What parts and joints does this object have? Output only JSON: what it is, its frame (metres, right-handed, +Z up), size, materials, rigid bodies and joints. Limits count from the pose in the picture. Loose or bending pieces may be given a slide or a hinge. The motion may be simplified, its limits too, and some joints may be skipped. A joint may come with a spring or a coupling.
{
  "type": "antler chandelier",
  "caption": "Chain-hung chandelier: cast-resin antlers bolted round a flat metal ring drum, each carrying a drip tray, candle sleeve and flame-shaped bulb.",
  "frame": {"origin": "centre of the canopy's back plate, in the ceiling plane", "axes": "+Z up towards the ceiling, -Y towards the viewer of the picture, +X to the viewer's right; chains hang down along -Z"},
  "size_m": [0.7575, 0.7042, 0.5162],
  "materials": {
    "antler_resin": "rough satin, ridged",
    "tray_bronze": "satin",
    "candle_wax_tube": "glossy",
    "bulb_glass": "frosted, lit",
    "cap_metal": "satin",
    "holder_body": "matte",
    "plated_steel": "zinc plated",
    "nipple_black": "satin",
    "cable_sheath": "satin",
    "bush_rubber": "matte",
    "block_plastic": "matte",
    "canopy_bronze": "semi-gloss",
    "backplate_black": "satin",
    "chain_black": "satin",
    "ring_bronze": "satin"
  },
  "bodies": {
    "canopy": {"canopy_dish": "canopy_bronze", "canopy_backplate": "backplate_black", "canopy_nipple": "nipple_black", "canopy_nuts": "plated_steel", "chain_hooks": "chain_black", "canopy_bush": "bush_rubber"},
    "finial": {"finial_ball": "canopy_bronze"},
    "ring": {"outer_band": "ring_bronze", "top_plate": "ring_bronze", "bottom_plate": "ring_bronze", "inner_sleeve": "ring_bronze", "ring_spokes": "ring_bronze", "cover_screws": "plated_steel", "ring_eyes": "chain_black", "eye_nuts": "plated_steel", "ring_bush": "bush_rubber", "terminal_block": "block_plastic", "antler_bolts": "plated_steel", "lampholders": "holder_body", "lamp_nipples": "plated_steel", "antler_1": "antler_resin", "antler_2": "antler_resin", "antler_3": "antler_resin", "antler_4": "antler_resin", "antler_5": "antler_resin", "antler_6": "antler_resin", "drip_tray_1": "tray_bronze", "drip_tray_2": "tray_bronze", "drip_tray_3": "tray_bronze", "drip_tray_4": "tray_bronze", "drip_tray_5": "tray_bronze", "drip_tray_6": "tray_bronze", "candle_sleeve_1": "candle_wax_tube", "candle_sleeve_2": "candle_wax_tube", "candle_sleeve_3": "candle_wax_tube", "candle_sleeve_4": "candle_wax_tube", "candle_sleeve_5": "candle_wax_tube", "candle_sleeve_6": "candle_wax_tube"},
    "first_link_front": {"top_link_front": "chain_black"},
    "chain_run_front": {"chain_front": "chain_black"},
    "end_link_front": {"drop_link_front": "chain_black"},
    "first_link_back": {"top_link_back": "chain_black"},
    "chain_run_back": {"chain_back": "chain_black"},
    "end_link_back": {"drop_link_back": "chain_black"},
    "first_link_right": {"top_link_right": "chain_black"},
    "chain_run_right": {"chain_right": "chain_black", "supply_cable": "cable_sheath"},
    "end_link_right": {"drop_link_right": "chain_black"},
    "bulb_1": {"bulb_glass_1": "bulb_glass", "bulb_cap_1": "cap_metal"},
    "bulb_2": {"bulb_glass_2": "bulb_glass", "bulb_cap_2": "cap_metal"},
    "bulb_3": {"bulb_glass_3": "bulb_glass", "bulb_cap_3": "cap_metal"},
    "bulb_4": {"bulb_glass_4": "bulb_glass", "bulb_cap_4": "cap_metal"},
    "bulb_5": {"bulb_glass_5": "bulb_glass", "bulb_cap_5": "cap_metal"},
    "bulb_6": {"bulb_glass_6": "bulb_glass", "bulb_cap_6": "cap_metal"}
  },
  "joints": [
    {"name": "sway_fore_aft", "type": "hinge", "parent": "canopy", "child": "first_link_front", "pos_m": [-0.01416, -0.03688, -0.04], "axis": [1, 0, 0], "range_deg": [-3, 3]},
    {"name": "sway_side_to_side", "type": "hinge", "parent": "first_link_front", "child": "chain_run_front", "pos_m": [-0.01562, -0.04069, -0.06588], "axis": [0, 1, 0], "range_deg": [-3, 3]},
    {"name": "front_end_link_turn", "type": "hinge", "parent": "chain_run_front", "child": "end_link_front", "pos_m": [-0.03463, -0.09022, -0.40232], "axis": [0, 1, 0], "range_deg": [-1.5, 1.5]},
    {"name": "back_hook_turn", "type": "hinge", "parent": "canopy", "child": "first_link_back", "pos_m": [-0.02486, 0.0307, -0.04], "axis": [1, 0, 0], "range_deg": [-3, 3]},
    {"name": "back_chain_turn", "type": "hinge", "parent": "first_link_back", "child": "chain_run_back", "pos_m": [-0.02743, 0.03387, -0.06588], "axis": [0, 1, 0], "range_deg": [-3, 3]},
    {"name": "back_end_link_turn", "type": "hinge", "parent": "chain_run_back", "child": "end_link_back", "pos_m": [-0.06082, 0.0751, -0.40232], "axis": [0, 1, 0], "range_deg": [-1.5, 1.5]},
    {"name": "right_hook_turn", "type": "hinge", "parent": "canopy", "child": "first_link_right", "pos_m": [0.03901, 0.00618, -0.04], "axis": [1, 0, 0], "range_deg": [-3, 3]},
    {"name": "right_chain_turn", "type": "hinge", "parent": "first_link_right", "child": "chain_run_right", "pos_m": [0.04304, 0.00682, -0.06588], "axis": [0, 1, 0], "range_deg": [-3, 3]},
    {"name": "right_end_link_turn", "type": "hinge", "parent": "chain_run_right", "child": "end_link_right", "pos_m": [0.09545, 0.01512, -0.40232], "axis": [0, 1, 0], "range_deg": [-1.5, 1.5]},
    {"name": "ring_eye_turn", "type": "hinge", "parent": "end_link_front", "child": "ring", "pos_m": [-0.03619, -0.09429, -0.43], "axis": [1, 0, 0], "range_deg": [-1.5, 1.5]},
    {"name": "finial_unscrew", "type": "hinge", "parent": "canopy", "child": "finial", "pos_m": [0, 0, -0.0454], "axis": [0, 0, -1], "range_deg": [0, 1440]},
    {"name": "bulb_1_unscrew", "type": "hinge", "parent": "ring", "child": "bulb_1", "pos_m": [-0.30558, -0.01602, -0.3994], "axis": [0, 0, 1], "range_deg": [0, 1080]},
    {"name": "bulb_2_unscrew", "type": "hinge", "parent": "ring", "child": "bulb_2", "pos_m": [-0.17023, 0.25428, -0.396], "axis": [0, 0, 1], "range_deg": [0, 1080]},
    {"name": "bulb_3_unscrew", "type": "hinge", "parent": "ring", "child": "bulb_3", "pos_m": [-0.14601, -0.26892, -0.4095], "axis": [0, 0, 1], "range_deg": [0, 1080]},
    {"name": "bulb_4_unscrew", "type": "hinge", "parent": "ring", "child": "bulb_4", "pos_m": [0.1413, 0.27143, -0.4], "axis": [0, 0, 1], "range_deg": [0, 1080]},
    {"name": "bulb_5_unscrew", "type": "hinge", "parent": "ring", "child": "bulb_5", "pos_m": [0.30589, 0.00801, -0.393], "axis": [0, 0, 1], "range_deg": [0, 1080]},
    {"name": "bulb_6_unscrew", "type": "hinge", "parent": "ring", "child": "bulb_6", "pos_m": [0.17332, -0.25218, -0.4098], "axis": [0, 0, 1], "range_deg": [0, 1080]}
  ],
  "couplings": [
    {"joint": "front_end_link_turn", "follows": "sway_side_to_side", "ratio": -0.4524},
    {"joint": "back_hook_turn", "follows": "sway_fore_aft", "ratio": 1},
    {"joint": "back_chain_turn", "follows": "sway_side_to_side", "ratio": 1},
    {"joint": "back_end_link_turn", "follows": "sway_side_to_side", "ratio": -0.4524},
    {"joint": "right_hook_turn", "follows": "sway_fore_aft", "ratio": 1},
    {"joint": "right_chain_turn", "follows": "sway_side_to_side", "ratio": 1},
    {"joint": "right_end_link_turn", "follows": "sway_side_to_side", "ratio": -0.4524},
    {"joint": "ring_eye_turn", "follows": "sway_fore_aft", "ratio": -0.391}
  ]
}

************

Where a line in the material contains "picture", copy that line.

→ **Answer in full**:
What parts and joints does this object have? Output only JSON: what it is, its frame (metres, right-handed, +Z up), size, materials, rigid bodies and joints. Limits count from the pose in the picture. Loose or bending pieces may be given a slide or a hinge. The motion may be simplified, its limits too, and some joints may be skipped. A joint may come with a spring or a coupling.
  "frame": {"origin": "centre of the canopy's back plate, in the ceiling plane", "axes": "+Z up towards the ceiling, -Y towards the viewer of the picture, +X to the viewer's right; chains hang down along -Z"},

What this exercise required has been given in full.